I still don't really know where to start. This whole marriage thing is so surreal still. The wedding happened. It was wonderful, I felt very present and yet it felt like it went by quickly at the same time. Maybe the enormity hasn't hit me yet. And I don't think it has to do with us living together prior, because really that doesn't define a marriage, that defines roommates. I started thinking about an analogy from my old pastor and I think it summarizes how I'm feeling very well:
There are certain titles we hold throughout life that we don't necessarily "earn". It's a title we gain and then must grow into. Our goal is to live to the full potential of that title. And it's a title, it doesn't define us, but becomes a part of who we are. Marriage is one of those situations. The minute you say your vows you become a husband or wife. That doesn't mean you have any clue what that truly means. No matter how much marriage preparation you've done, how many books you've read or how much advice you've received. Because you must grow into that role of husband/wife, and it will take the rest of your life to do so. And that looks different in every single relationship.
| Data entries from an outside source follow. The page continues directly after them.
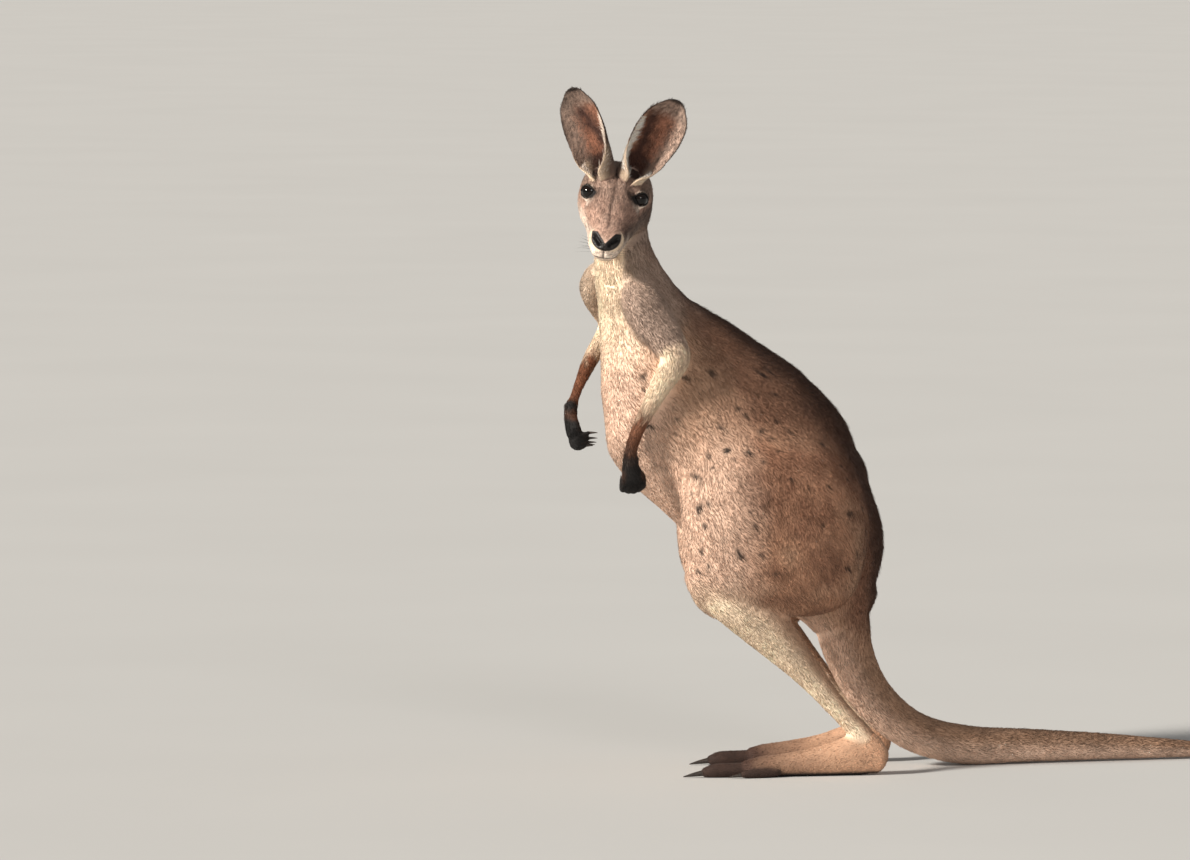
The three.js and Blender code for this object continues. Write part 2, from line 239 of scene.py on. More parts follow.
HANDS = {
    "left": {
        "palm": [[109, -246, 512], [109, -246, 496], [107, -242, 480], [106, -240, 474]],
        "across": [0.1, 1, 0.12],
        "fingers": [[0, 0, 0], [-2, 1, -12], [-14, 2, -17], [-21, 2, -8]],
        "claw": [-0.3, 0, 0.95],
    },
    "right": {
        "palm": [[-24, -319, 586], [-20, -320, 568], [-15, -317, 550], [-13, -315, 543]],
        "across": [0.72, 0.1, 0.62],
        "fingers": [[0, 0, 0], [1, 3, -14], [2, 12, -18], [3, 20, -15]],
        "claw": [0.1, 1, 0.12],
    },
}
HAND_HALVES = [13, 15, 20, 19]
HAND_DEPTH = 11
FINGER_RADIUS = 5.6
FINGER_SPREAD = [-17.5, -9, -0.5, 8, 15.5]
FINGER_RISE = [5.5, 1.8, 0.6, 2.2, 6.5]
FINGER_CLAW = 15
FINGER_CLAW_RADIUS = 2.3

HEAD_PLACE = np.array([42, -260, 924.0])  # midway between the eyes
HEAD_TURN, HEAD_LEAN, HEAD_BOW = np.radians([76, 8, 28])
HEAD = [  # in the head's own frame: the face looks along -Y, x is outwards
    [0, -99, -44, 19, 18, 19, 0],
    [0, -91, -42, 26, 25, 26, 0],
    [0, -77, -38, 31, 30, 31, 0],
    [0, -54, -33, 36, 37, 37, 0],
    [0, -28, -28, 46, 48, 46, 0],
    [0, -4, -25, 54, 55, 54, 0],
    [0, 22, -22, 60, 59, 58, 0],
    [0, 48, -18, 58, 56, 55, 0],
    [0, 72, -14, 46, 43, 40, 0],
    [0, 86, -10, 24, 22, 22, 0],
]
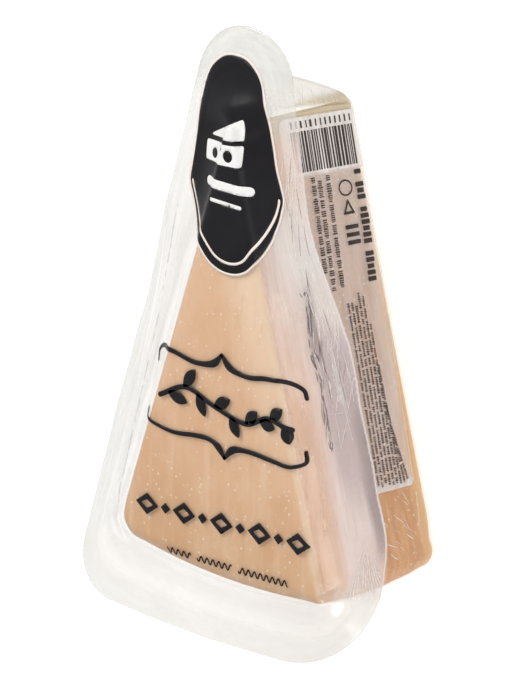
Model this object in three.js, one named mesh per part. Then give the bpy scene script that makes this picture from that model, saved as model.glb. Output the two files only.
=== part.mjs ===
import * as THREE from 'three';

// A vacuum pack holding one wedge of hard cheese. It lies on its back, printed face up.
// X runs across the face, Y from the rind to the tip and Z out of the face, in millimetres.
// The origin is on the floor, on the pack's long axis, midway along the sealed skirt.

const degrees = THREE.MathUtils.degToRad;

// Cheese: a sector with two cut sides, a blunt tip and a gently curved rind.
const cheeseThickness = 43.1;
const cheeseOutline = {
  vertex: new THREE.Vector2(0.8, 56.9),
  rightAngle: degrees(16.2),
  leftAngle: degrees(17.9),
  tipRadius: 1,
  baseCentre: new THREE.Vector2(6.8, 122.4),
  baseRadius: 180,
  rightCorner: 3.5,
  leftCorner: 5,
};
const cheeseEdgeRadius = { tip: 0.8, side: 2.2, rind: 4.3 };
const tipBlendLength = 21;
const rindBlendStart = -43;
const rindBlendLength = 12;
// Between back and face the rind swells where the outline turns towards the base.
const rindBulge = 1.8;
const rindFacing = { from: 0.3, whole: 0.95 };

// Films: both are sealed together in a wide skirt that slopes back from the printed face.
const filmThickness = 0.3;
const gap = 0.3;
const skirtOutline = {
  vertex: new THREE.Vector2(-0.3, 118.4),
  rightAngle: degrees(16.2),
  leftAngle: degrees(16.2),
  tipRadius: 15.8,
  baseCentre: new THREE.Vector2(-7.8, 312.8),
  baseRadius: 390,
  rightCorner: 34,
  leftCorner: 10.7,
};
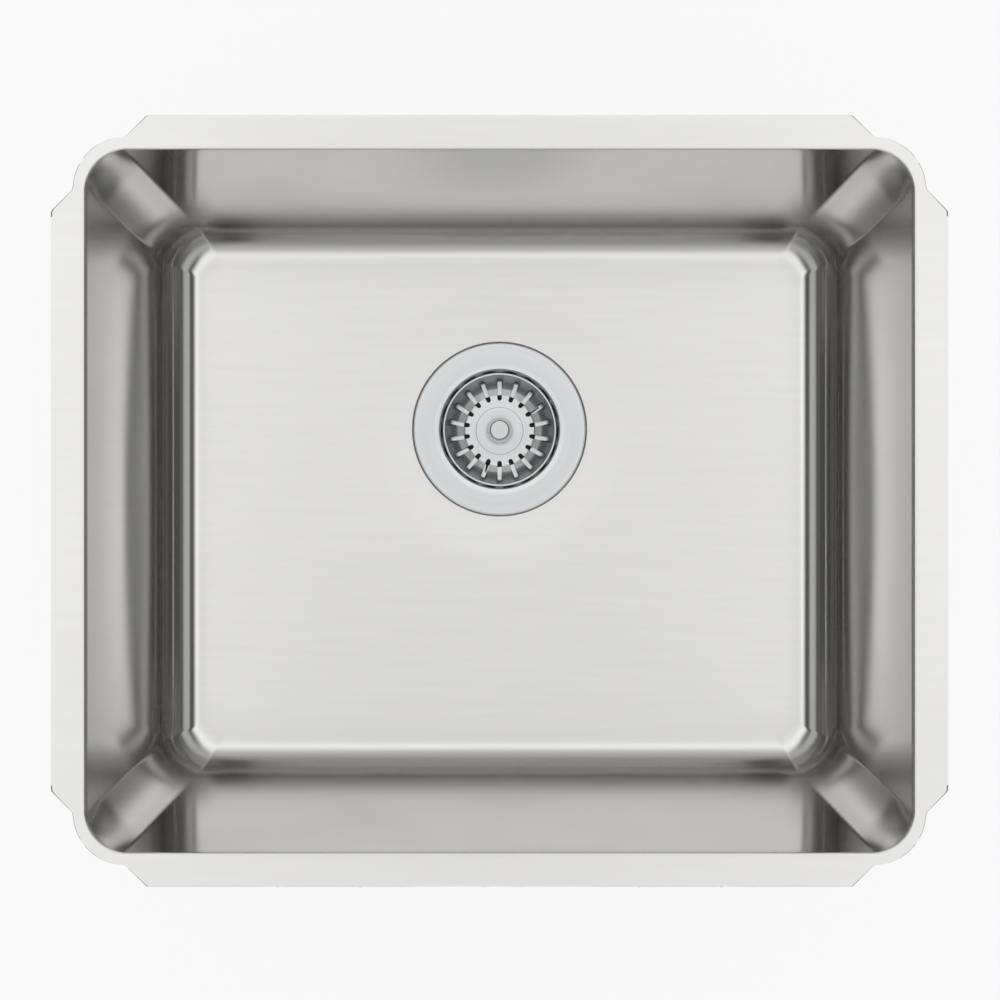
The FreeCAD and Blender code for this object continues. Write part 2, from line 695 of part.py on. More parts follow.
def make_wall_pad(name, heading, half_opening, length):
    """A flat pad on the outside of one wall; `heading` is the wall's direction in degrees."""
    body = new_body(name)
    sketch = new_sketch(body, f"{name}_outline", "XY_Plane")
    draw_rounded_rectangle(sketch, s.wall_pad_height, length, s.pad_corner_radius)
    add_pad(body, sketch, s.pad_thickness)
    reach = half_opening + s.sheet_gauge / cosine(s.wall_draft) - s.wall_pad_level * tangent(s.wall_draft)
    away = Vector(round(math.cos(math.radians(heading))), round(math.sin(math.radians(heading))), 0)
    pitch = 90 + s.wall_draft.value
    place = Vector(away.x * reach.value, away.y * reach.value, -s.wall_pad_level.value)
    body.Placement = Placement(place, Rotation(heading, pitch, 0))
    body.setExpression("Placement", (
        f"placement(vector({away.x:g} * {reach.text}; {away.y:g} * {reach.text}; 0 - {s.wall_pad_level.text});"
        f" rotation({heading}; 90 + {s.wall_draft.text}; 0))"
    ))
    document.recompute()
    return body


# ---------------------------------------------------------------------------------------------
# Fixed part of the waste
# ---------------------------------------------------------------------------------------------
def make_ring(name, inner, outer, bottom, thickness):
    """A flat ring: a gasket or a washer."""
    body = new_body(name, s.drain_offset)
    sketch = new_sketch(body, f"{name}_outline", "XY_Plane", bottom)
    draw_circle(sketch, outer)
    draw_circle(sketch, inner)
    add_pad(body, sketch, thickness)
    return body


def make_flange_gasket():
    """Gasket on the bowl's seat, whose top leans with the strainer's flange."""
    body = new_body("flange_gasket", s.drain_offset)
    slope = s.cup_flange_fall / (s.cup_flange_radius - s.cup_mouth_radius)
    skin = s.cup_gauge / cosine_of_slope(slope) + s.running_clearance

    def under_flange(radius):
        return strainer_top - skin - (s.cup_flange_radius - radius) * slope

    inner = s.cup_mouth_radius + s.cup_gauge + s.cup_bend + s.seat_clearance
    outer = s.cup_flange_radius - s.cup_gauge - s.cup_edge_bend - s.seat_clearance
    add_turn(body, "flange_gasket_profile", [
        (inner, under_flange(inner)),
        (outer, under_flange(outer)),
        (outer, seat_level),
        (inner, seat_level),
    ])
    return body


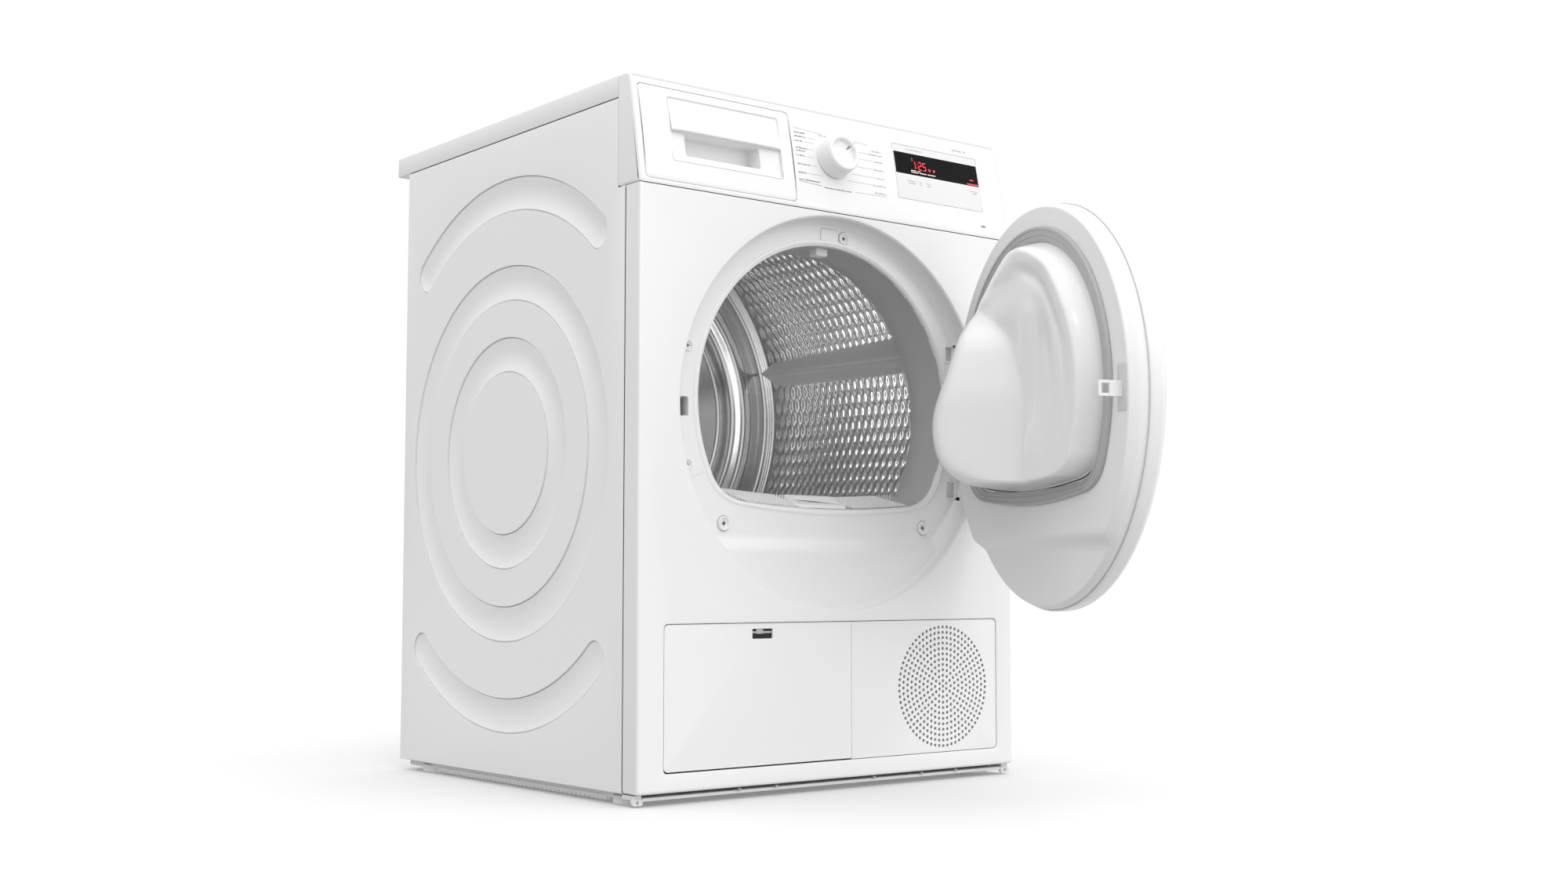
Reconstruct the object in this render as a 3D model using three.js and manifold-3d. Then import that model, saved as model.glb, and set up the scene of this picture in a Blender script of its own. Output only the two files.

To further the analogy, having kids is similar (moreso with the first child). Once a child is born you become a mother or father. Not that you have any idea what that truly means, but you now have that title.
So maybe I'm grasping that it's going to take a lifetime to grow into this role of wife. Because I'm not sure I feel like I can fully call myself that with only 2 weeks experience. Does that make any sense? Nonetheless, I love being a wife and I love my husband.